Loz Zorros, the notorious band of candy thieves from Carpinteria, flaunt their disdain for authority by participating in the fiesta parade.
The older mariachi was being paid by the hour, and these young-uns were walking way too fast for him to be able to afford that adult-sized guitar he'd been eyeing.
Woman: I bring you peace! Ok, so it's just shredded paper, but you simpletons don't know the difference. Peace for all!
The belly lint hat craze finally sweeps into Santa Barbara.
Mike TV didn't know why he was here with these mexican kids. Or why he hadn't aged in the past 40 years. But he did know that if his mom withheld another Wonka royalty check from him, it'd take more than a candy bar to settle him down.
Fiesta, the only time besides Halloween when the baby/adult mutants come out to play.

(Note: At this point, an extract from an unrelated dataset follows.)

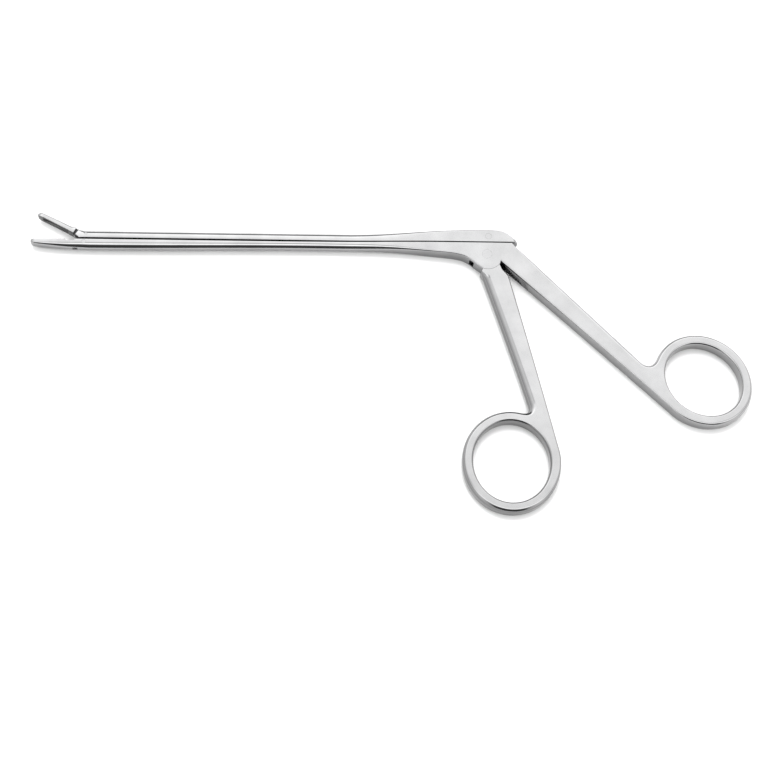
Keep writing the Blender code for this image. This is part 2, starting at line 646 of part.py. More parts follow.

Kid Cowyboy: What the...Dad!!! You told me I was getting the turbo model. This thing couldn't gallop its way out of a paper bag!
Mother: Son, did you...did you just lift up my skirt? Don't look away and act all innocent. Mommy can find a date her own way, thank you very much.
Monk daddies; because making/drinking whiskey for 30 years can cause you to forget a few things you might have done.
Baby: I said no pictures lady! Bruno, do something terrible.
Pet skirts, because nothing is more embarassing to a pet than having humans see their legs.